# Your instructions:
Could you give the data below again, exactly and completely?

# Collected material:
════════════════════

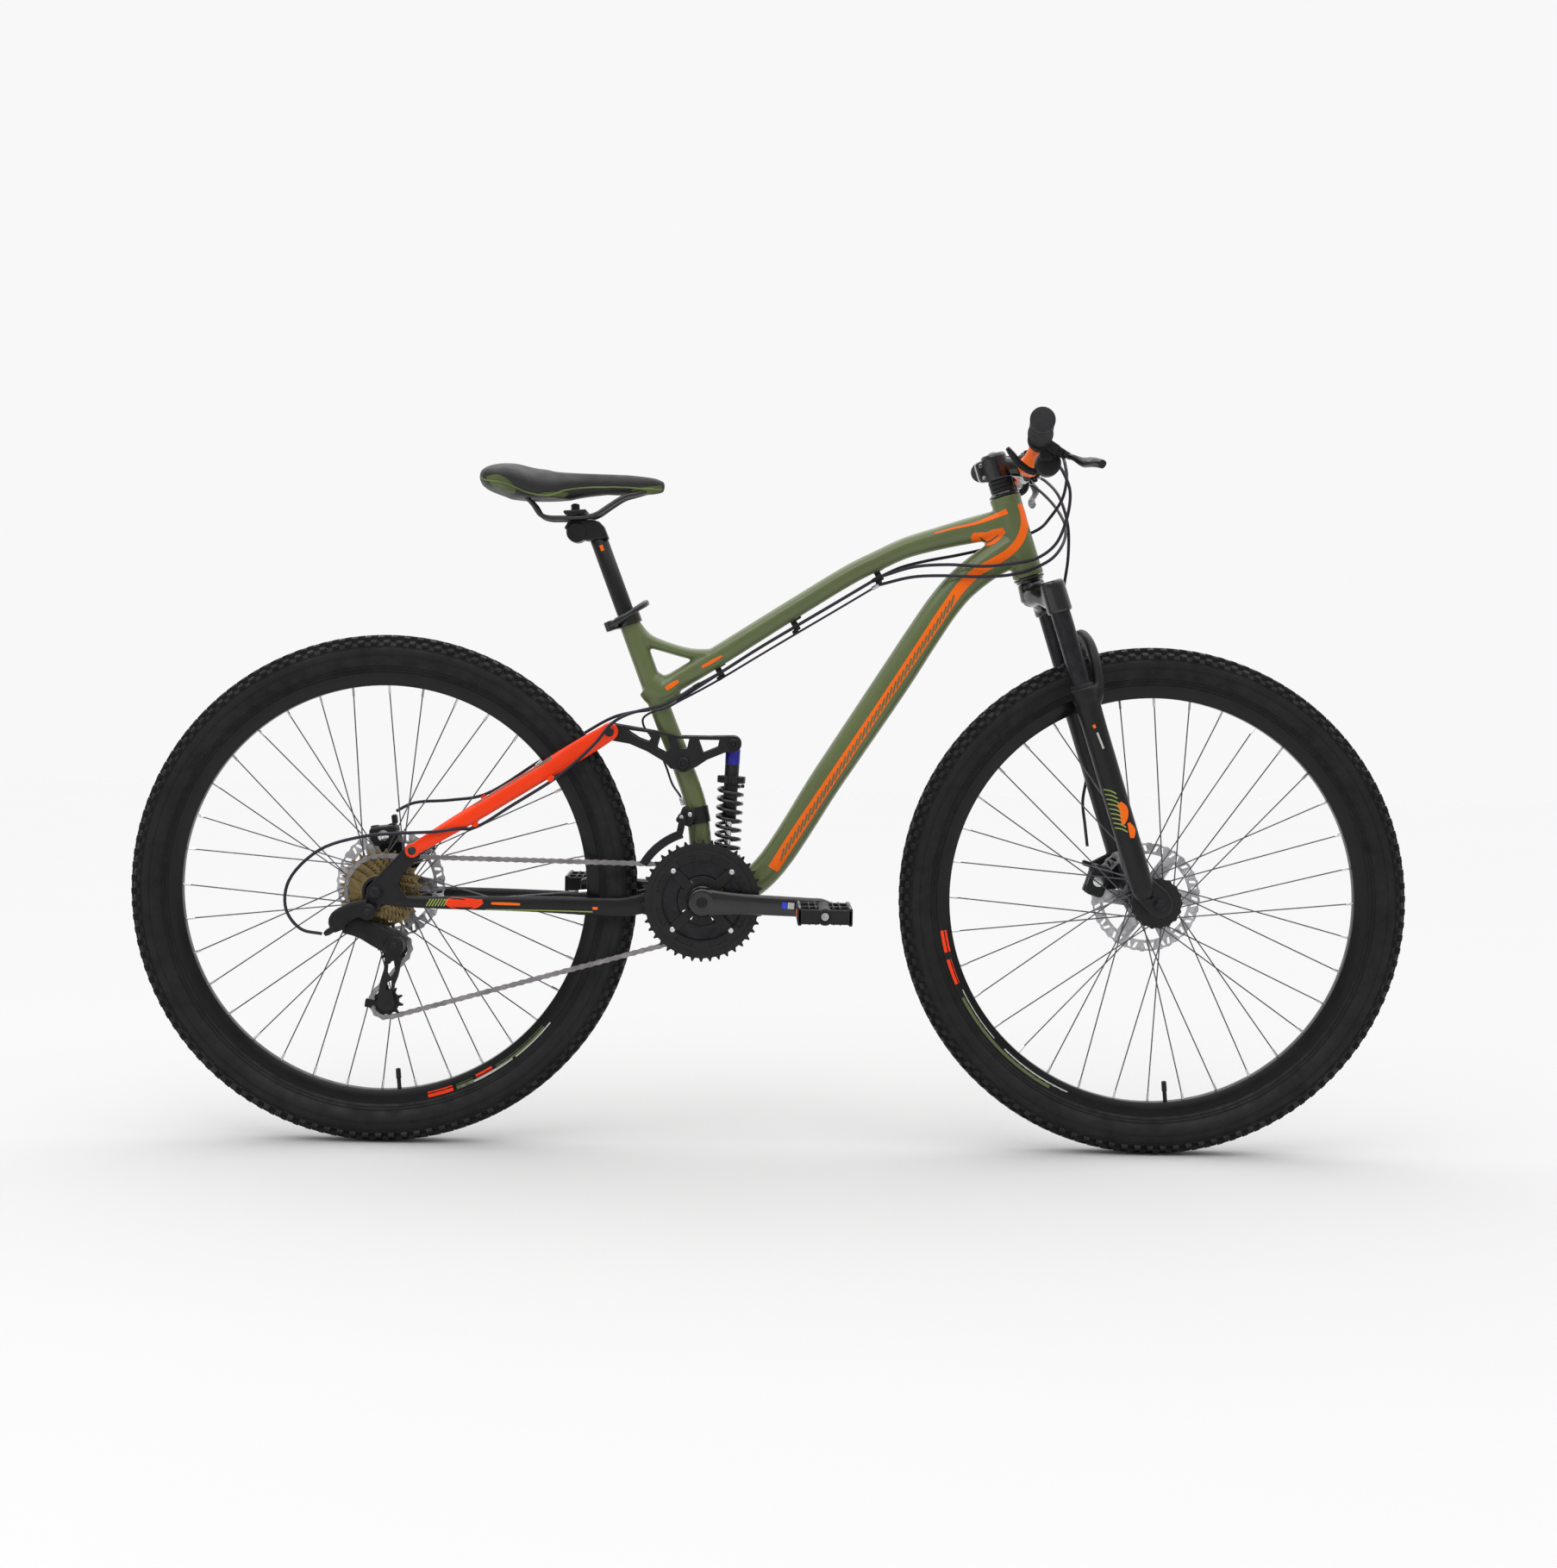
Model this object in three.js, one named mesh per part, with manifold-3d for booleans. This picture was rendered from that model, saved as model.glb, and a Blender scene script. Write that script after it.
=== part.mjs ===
// A full-suspension mountain bike with 29-inch wheels, in millimetres.
// +X points forwards, +Y to the rider's left, +Z up. The origin is on the ground, midway between
// the wheel axles, in the bike's centre plane. The right-hand (drive) side has negative Y.

import * as THREE from 'three';
import { mergeVertices } from 'three/addons/utils/BufferGeometryUtils.js';
import Module from 'manifold-3d';

const wasm = await Module();
wasm.setup();

// ---- driving dimensions -------------------------------------------------------------------

const GAP = 0.3;                       // space between touching pieces
const WHEELBASE = 1105;
const TYRE_RADIUS = 364;
const TYRE_HALF_WIDTH = 26.7;
const RIM_INNER_RADIUS = 291;
const RIM_OUTER_RADIUS = 311;
const RIM_HALF_WIDTH = 12.5;
const SPOKES = 36;
const SPOKE_RADIUS = 1.1;
const FLANGE_RADIUS = 29;
const ROTOR_RADIUS = 80;
const ROTOR_HALF_THICKNESS = 0.9;
const WHEEL_STEPS = 36;

const REAR_AXLE = [-WHEELBASE / 2, TYRE_RADIUS];
const FRONT_AXLE = [WHEELBASE / 2, TYRE_RADIUS];
const CRANK_CENTRE = [-94, 358];
const SWINGARM_PIVOT = [-140, 360];
const STAY_PIVOT = [-502, 424.5];
const ROCKER_REAR = [-231, 594.5];
const ROCKER_PIVOT = [-125, 550.6];
const SHOCK_TOP = [-53.5, 579.5];
const SHOCK_BOTTOM = [-62, 392];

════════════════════

# Problem solution:
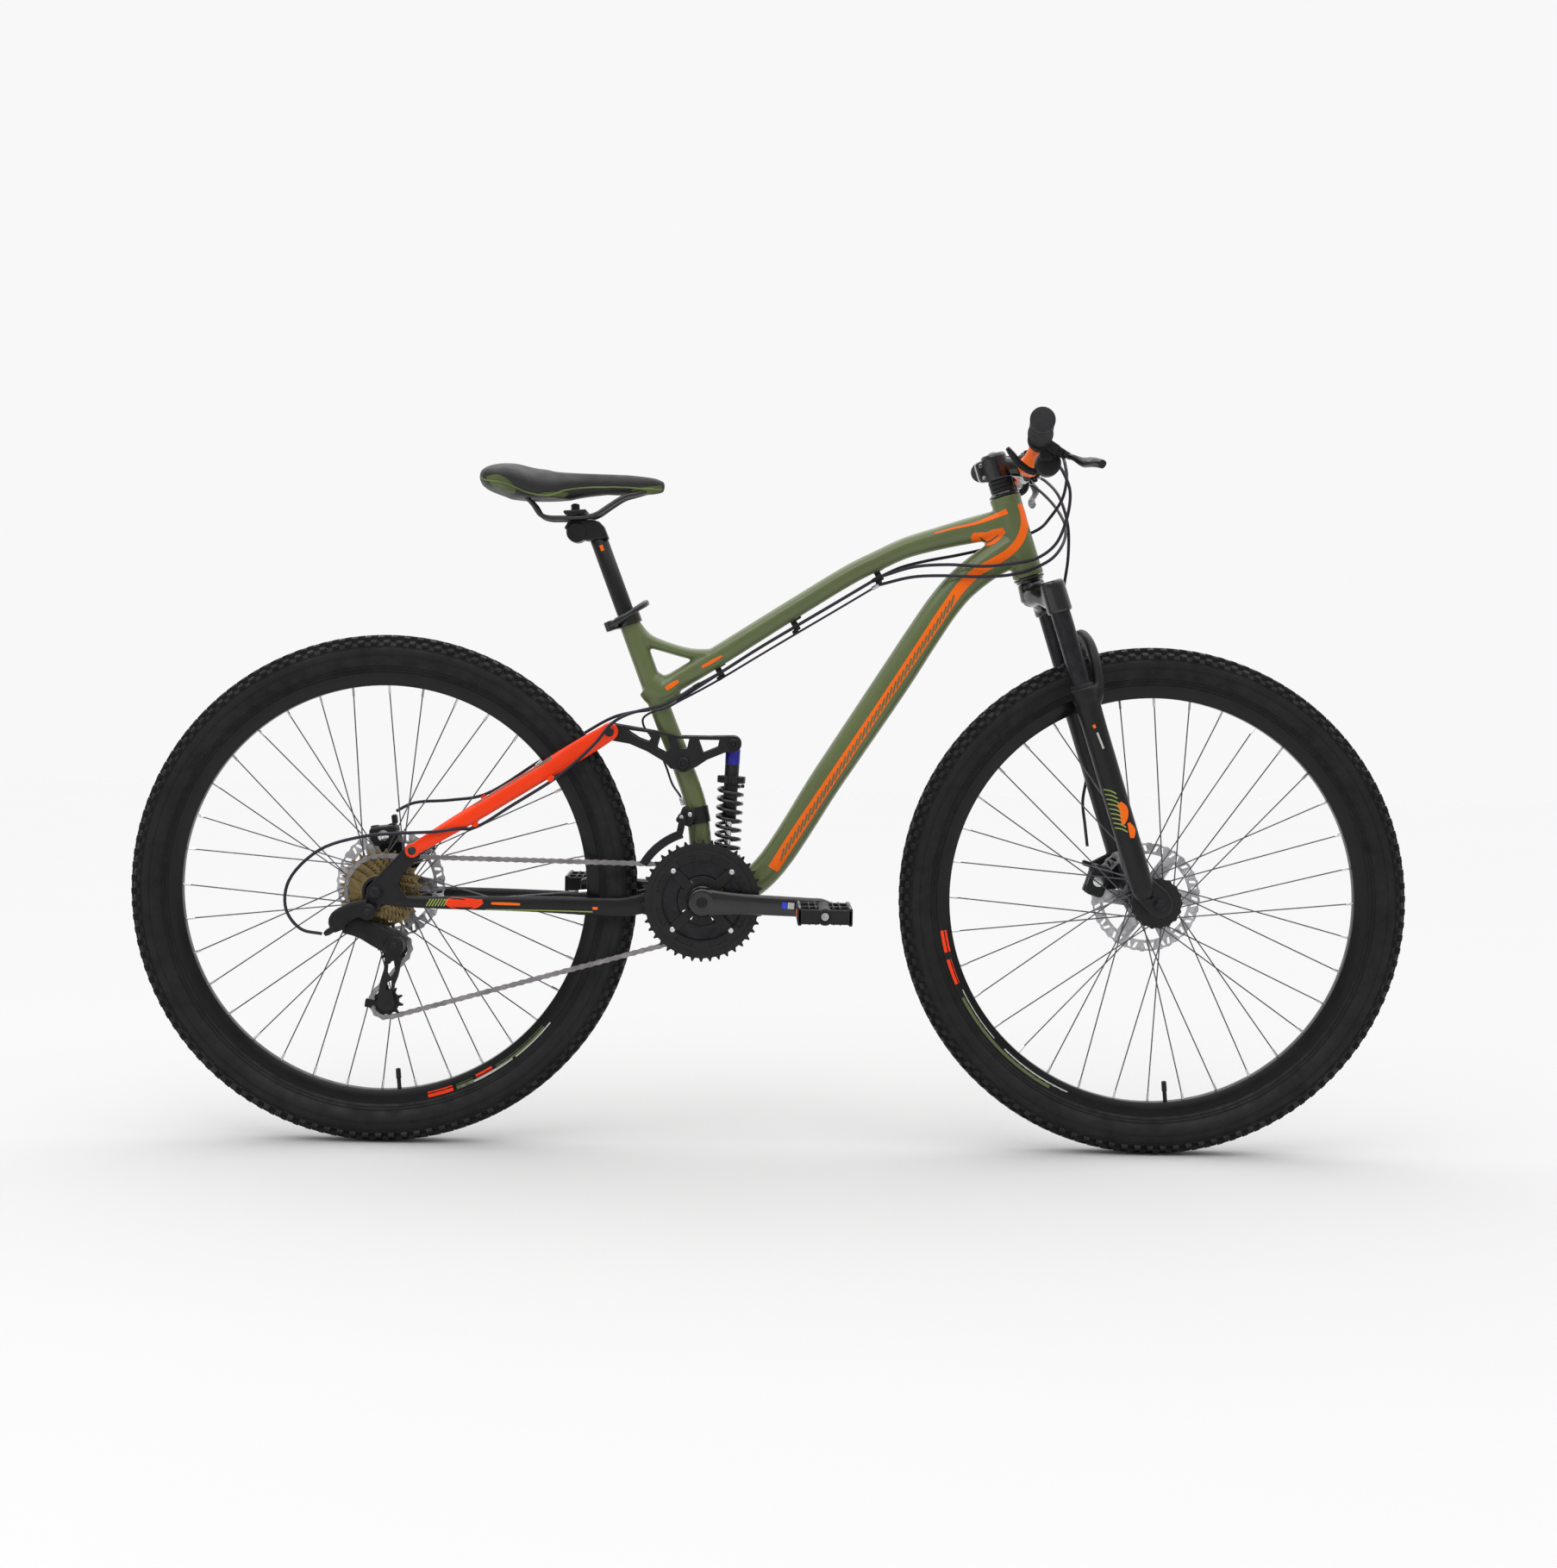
Model this object in three.js, one named mesh per part, with manifold-3d for booleans. This picture was rendered from that model, saved as model.glb, and a Blender scene script. Write that script after it.
=== part.mjs ===
// A full-suspension mountain bike with 29-inch wheels, in millimetres.
// +X points forwards, +Y to the rider's left, +Z up. The origin is on the ground, midway between
// the wheel axles, in the bike's centre plane. The right-hand (drive) side has negative Y.

import * as THREE from 'three';
import { mergeVertices } from 'three/addons/utils/BufferGeometryUtils.js';
import Module from 'manifold-3d';

const wasm = await Module();
wasm.setup();

// ---- driving dimensions -------------------------------------------------------------------

const GAP = 0.3;                       // space between touching pieces
const WHEELBASE = 1105;
const TYRE_RADIUS = 364;
const TYRE_HALF_WIDTH = 26.7;
const RIM_INNER_RADIUS = 291;
const RIM_OUTER_RADIUS = 311;
const RIM_HALF_WIDTH = 12.5;
const SPOKES = 36;
const SPOKE_RADIUS = 1.1;
const FLANGE_RADIUS = 29;
const ROTOR_RADIUS = 80;
const ROTOR_HALF_THICKNESS = 0.9;
const WHEEL_STEPS = 36;

const REAR_AXLE = [-WHEELBASE / 2, TYRE_RADIUS];
const FRONT_AXLE = [WHEELBASE / 2, TYRE_RADIUS];
const CRANK_CENTRE = [-94, 358];
const SWINGARM_PIVOT = [-140, 360];
const STAY_PIVOT = [-502, 424.5];
const ROCKER_REAR = [-231, 594.5];
const ROCKER_PIVOT = [-125, 550.6];
const SHOCK_TOP = [-53.5, 579.5];
const SHOCK_BOTTOM = [-62, 392];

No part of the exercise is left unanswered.